The price rule was intended to prevent state-subsidized energy resources — primarily wind, solar and nuclear power plants — from artificially suppressing prices in the capacity market.
While critics said it had the effect of raising costs for consumers and blocking renewable energy from the market, supporters of the MOPR said it helped ensure that reliable, on-demand generators remained in the market.
Changing how thermal generators in PJM are valued would compound the problems created by the elimination of the MOPR, Thomas said. If thermal generators are assigned a lower capacity value, some could ultimately retire, even though they contribute to the reliability of the grid, he argued.
“We’re going to have more wind and more solar. When that stuff is running at zero fuel costs, energy prices should be very competitive given those dynamics, but you’re going to need these other plants around when the sun is not shining and the wind is not blowing,” Thomas said.
Still, others say that the need to change how thermal resources are valued may become more pressing as additional renewable resources come online.
Last year, PJM’s energy resource mix was 22 percent coal, 38 percent natural gas, 33 percent nuclear and 6.5 percent renewable energy, according to Shields.
Numerous states in PJM, however, have established policies to transition toward a carbon-free power system.
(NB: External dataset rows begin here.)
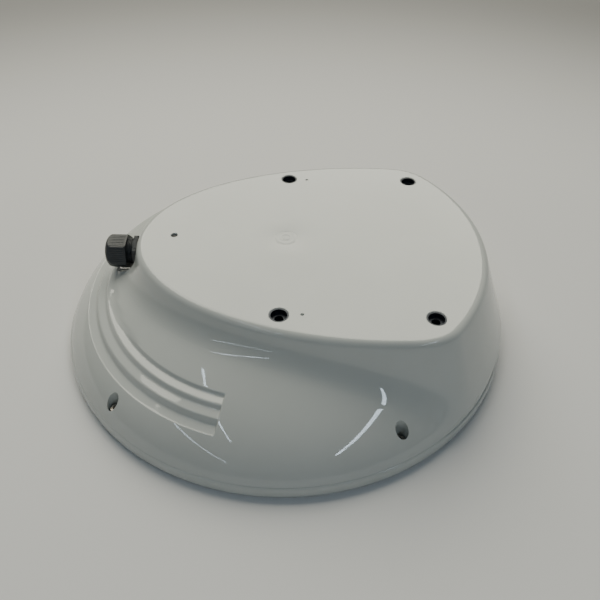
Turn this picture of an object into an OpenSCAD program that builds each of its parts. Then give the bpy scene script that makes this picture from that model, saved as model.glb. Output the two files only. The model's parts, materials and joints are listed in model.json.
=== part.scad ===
// Low-profile marine radar dome antenna, lying on its upper radome with the
// mounting face up. Origin: centre of the rim circle, on the surface it lies on.
// +Z points out of the mounting face, -X points aft, towards the cable gland.

/* [Radome] */
// Diameter over the upper radome's edge
rim_d = 478; // [470:1:490]
// Height from the crown to the mounting face
body_h = 103.5; // [102:0.5:106]
// Thickness of the moulded walls
wall = 4; // [3.5:0.1:4.5]
// Height of the joint between upper radome and lower casing
joint_z = 15; // [14:0.5:16]
// Radius of the shoulder ellipse
shoulder_r = 239.5; // [239:0.5:242]
// Rise of the shoulder ellipse
shoulder_rise = 97; // [95:1:99]

/* [Mounting plinth] */
// Radius of the round forward end, about the rim's centre
plinth_front_r = 206; // [203:1:208]
// Forward offset of the ellipse that forms the sides and the aft end
plinth_offset = 90; // [86:1:94]
// Half length of that ellipse
plinth_half_len = 244; // [240:1:248]
// Half width of that ellipse
plinth_half_w = 149; // [146:1:152]
// Flare of the plinth's wall, as a share of its radius for each mm down
plinth_flare = 0.00196; // [0.0018:0.00002:0.0021]
// Radius of the rounded edge of the mounting face
plinth_edge_r = 9; // [6:1:10]

/* [Mounting holes] */
// Fore and aft spacing of the mounting bolts
bolt_dx = 141.5; // [138:0.5:144]
// Athwartships spacing of the mounting bolts
bolt_dy = 233; // [228:1:236]
// Offset of the aft pair of bolts from the rim's centre
bolt_x0 = -1; // [-3:0.5:2]
// Diameter of the socket that each threaded insert's collar lines
socket_d = 18; // [17:0.5:20]
// Depth of the socket, from the mounting face to the insert's thread
socket_depth = 6; // [4:0.5:8]
// Outside diameter of the threaded inserts below the collar
insert_d = 16; // [14:0.5:16.5]
// Bore of the M10 threaded inserts
insert_bore = 8.5; // [8:0.1:9]

/* [Cover screws] */
// Distance of the forward pair of cover screws from the rim's centre
screw_fwd_r = 220; // [218:0.5:221]
// Angle of the forward pair of cover screws from forward
screw_fwd = 60; // [56:1:64]
// Distance of the aft pair of cover screws from the rim's centre
screw_aft_r = 224.5; // [222:0.5:225]
// Angle of the aft pair of cover screws from forward
screw_aft = 133; // [128:1:136]
// Diameter of the screw wells
well_d = 12.5; // [11:0.5:12.5]

/* [Cable gland] */
// Height of the gland's axis
gland_z = 81; // [80:0.5:81.5]
// Diameter over the rounded corners of the dome nut
gland_nut_d = 37.4; // [36.5:0.1:38]
// Size across the flats of the gland body and of its dome nut
gland_af = 33; // [32:0.5:33]
// Bore of the rubber seal that grips the cable
cable_d = 14; // [13:0.5:16]

/* [Antenna] */
// Length of the antenna array
array_len = 400; // [380:2:402]
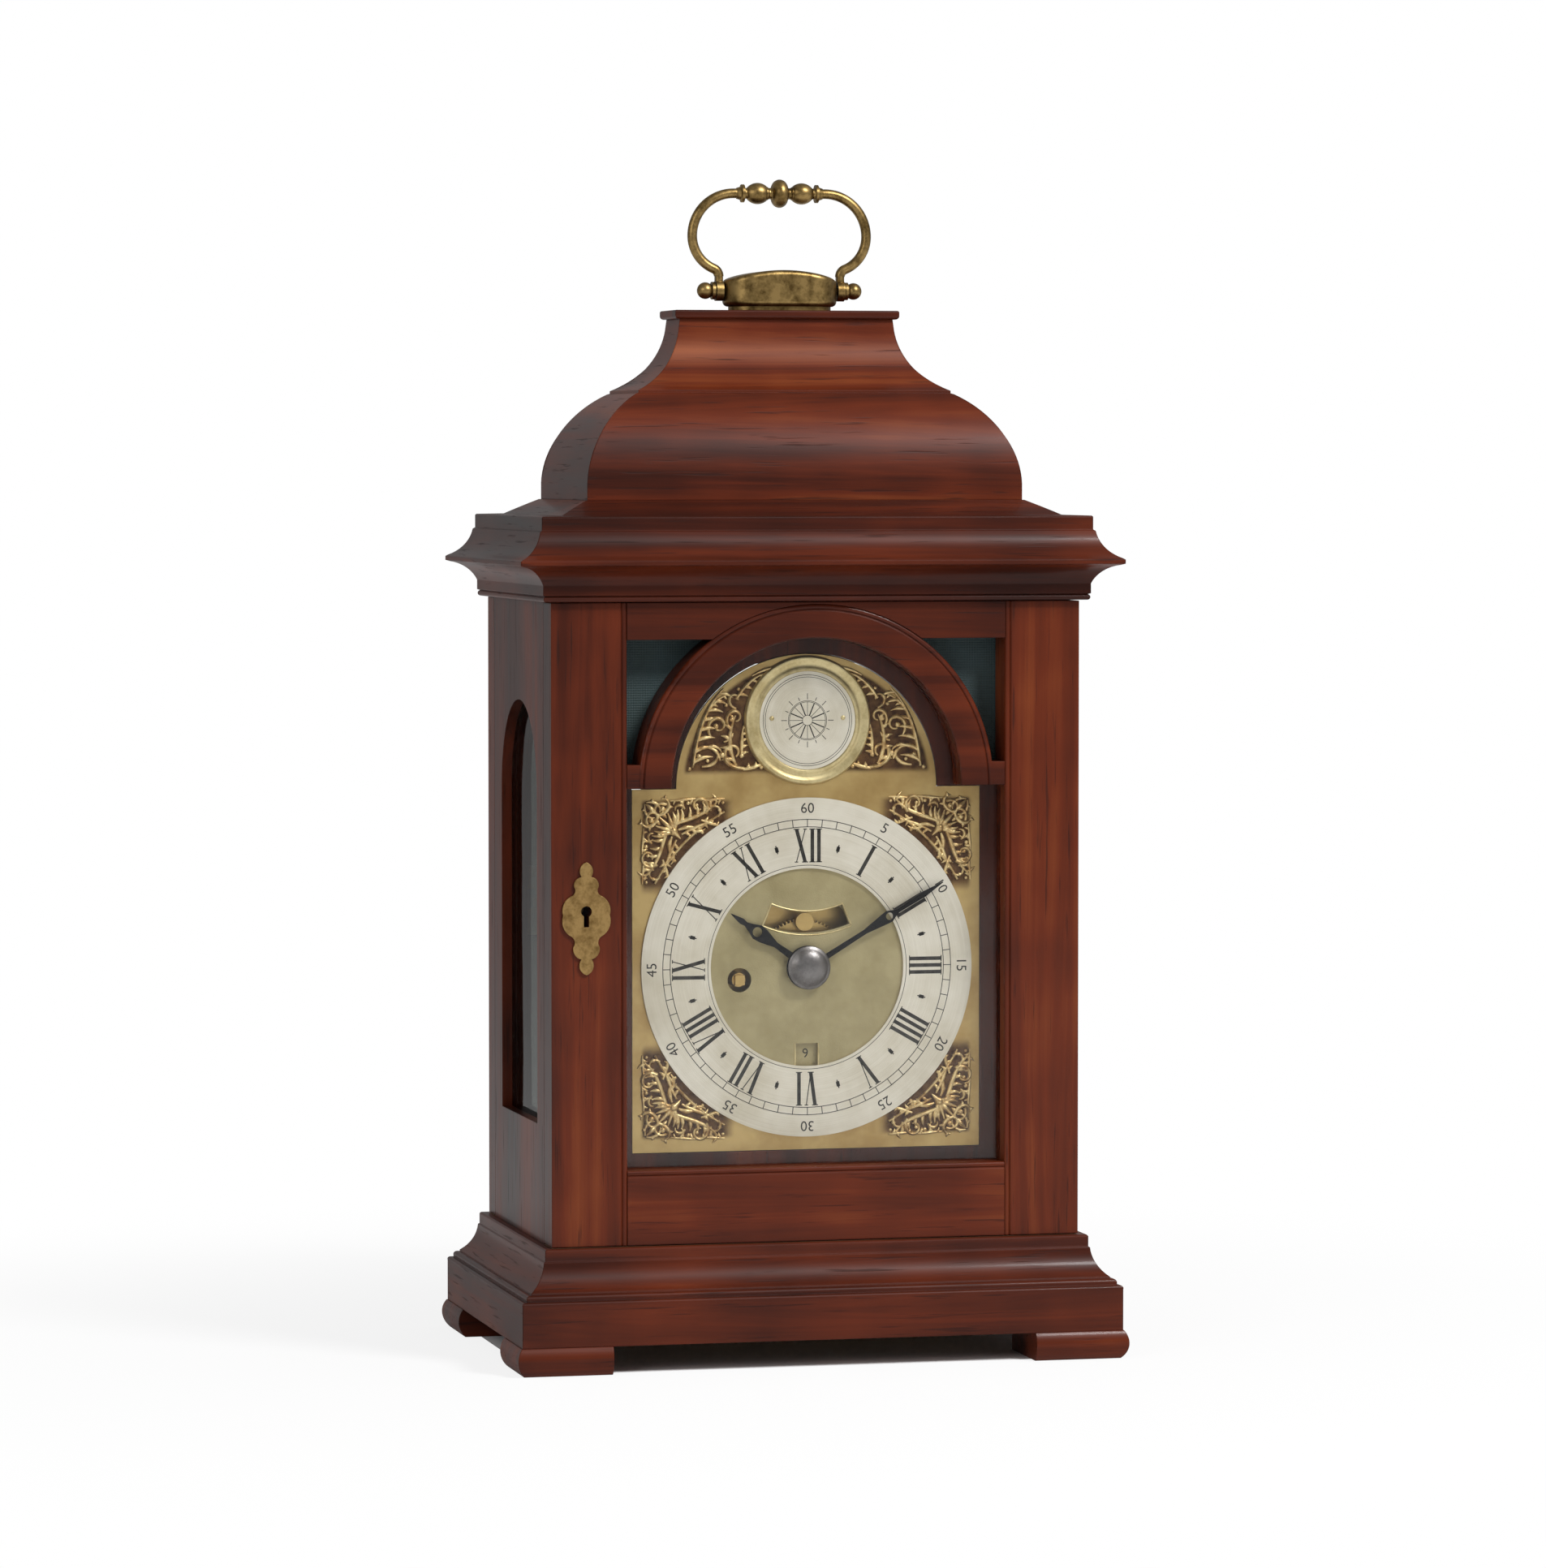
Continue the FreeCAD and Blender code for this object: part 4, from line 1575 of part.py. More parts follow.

Some also aim to increase the use of electric cars and heat in the coming decades.
As demand for renewable energy grows, having an accurate system for measuring the capacity value of different resources will be critical for reliability, said Bill Dugan, director of wholesale optimization services at Customized Energy Solutions, a consulting firm for commercial energy consumers and others.
“Once the stuff starts to get online, and a lot of it will, this issue is really important, because it becomes about how much load can actually be served by these resources,” Dugan said.